● **YOUR GOAL**
Would you transcribe all of the data exactly, down to the last character?

● **INFORMATION PROVIDED**
━━━

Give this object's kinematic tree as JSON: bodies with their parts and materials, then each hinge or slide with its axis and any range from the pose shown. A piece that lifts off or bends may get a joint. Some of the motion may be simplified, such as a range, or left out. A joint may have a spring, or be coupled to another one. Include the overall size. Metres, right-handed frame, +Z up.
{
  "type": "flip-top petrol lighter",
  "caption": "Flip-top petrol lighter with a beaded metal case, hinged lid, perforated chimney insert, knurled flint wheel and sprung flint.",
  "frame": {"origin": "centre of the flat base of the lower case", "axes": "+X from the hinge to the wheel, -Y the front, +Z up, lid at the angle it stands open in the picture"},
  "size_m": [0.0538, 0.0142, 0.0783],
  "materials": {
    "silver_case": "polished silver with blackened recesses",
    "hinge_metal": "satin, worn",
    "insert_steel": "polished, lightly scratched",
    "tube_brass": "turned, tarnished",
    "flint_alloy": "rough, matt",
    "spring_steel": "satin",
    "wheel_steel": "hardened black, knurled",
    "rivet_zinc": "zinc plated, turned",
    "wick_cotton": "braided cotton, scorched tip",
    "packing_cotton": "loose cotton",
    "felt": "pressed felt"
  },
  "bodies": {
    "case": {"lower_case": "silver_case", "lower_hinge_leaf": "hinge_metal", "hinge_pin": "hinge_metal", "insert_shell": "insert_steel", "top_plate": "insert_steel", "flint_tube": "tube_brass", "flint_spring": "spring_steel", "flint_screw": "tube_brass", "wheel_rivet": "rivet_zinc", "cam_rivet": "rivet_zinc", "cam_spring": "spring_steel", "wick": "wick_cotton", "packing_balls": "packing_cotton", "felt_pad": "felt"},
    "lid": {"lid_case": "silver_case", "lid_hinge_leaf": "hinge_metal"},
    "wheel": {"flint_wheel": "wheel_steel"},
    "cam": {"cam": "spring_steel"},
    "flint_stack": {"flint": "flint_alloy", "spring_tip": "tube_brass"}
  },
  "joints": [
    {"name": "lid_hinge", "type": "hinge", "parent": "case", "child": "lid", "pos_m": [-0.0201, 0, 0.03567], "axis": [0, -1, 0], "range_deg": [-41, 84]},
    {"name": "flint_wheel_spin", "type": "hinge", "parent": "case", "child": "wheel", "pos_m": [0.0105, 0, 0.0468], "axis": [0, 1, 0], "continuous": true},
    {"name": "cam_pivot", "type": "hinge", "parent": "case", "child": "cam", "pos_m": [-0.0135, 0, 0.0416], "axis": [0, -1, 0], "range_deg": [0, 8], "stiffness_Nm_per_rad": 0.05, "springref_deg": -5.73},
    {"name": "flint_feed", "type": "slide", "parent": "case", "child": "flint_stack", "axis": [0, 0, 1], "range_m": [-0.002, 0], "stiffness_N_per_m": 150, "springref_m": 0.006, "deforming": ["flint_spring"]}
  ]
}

━━━

● **ANSWER TO THIS TASK**
Give this object's kinematic tree as JSON: bodies with their parts and materials, then each hinge or slide with its axis and any range from the pose shown. A piece that lifts off or bends may get a joint. Some of the motion may be simplified, such as a range, or left out. A joint may have a spring, or be coupled to another one. Include the overall size. Metres, right-handed frame, +Z up.
{
  "type": "flip-top petrol lighter",
  "caption": "Flip-top petrol lighter with a beaded metal case, hinged lid, perforated chimney insert, knurled flint wheel and sprung flint.",
  "frame": {"origin": "centre of the flat base of the lower case", "axes": "+X from the hinge to the wheel, -Y the front, +Z up, lid at the angle it stands open in the picture"},
  "size_m": [0.0538, 0.0142, 0.0783],
  "materials": {
    "silver_case": "polished silver with blackened recesses",
    "hinge_metal": "satin, worn",
    "insert_steel": "polished, lightly scratched",
    "tube_brass": "turned, tarnished",
    "flint_alloy": "rough, matt",
    "spring_steel": "satin",
    "wheel_steel": "hardened black, knurled",
    "rivet_zinc": "zinc plated, turned",
    "wick_cotton": "braided cotton, scorched tip",
    "packing_cotton": "loose cotton",
    "felt": "pressed felt"
  },
  "bodies": {
    "case": {"lower_case": "silver_case", "lower_hinge_leaf": "hinge_metal", "hinge_pin": "hinge_metal", "insert_shell": "insert_steel", "top_plate": "insert_steel", "flint_tube": "tube_brass", "flint_spring": "spring_steel", "flint_screw": "tube_brass", "wheel_rivet": "rivet_zinc", "cam_rivet": "rivet_zinc", "cam_spring": "spring_steel", "wick": "wick_cotton", "packing_balls": "packing_cotton", "felt_pad": "felt"},
    "lid": {"lid_case": "silver_case", "lid_hinge_leaf": "hinge_metal"},
    "wheel": {"flint_wheel": "wheel_steel"},
    "cam": {"cam": "spring_steel"},
    "flint_stack": {"flint": "flint_alloy", "spring_tip": "tube_brass"}
  },
  "joints": [
    {"name": "lid_hinge", "type": "hinge", "parent": "case", "child": "lid", "pos_m": [-0.0201, 0, 0.03567], "axis": [0, -1, 0], "range_deg": [-41, 84]},
    {"name": "flint_wheel_spin", "type": "hinge", "parent": "case", "child": "wheel", "pos_m": [0.0105, 0, 0.0468], "axis": [0, 1, 0], "continuous": true},
    {"name": "cam_pivot", "type": "hinge", "parent": "case", "child": "cam", "pos_m": [-0.0135, 0, 0.0416], "axis": [0, -1, 0], "range_deg": [0, 8], "stiffness_Nm_per_rad": 0.05, "springref_deg": -5.73},
    {"name": "flint_feed", "type": "slide", "parent": "case", "child": "flint_stack", "axis": [0, 0, 1], "range_m": [-0.002, 0], "stiffness_N_per_m": 150, "springref_m": 0.006, "deforming": ["flint_spring"]}
  ]
}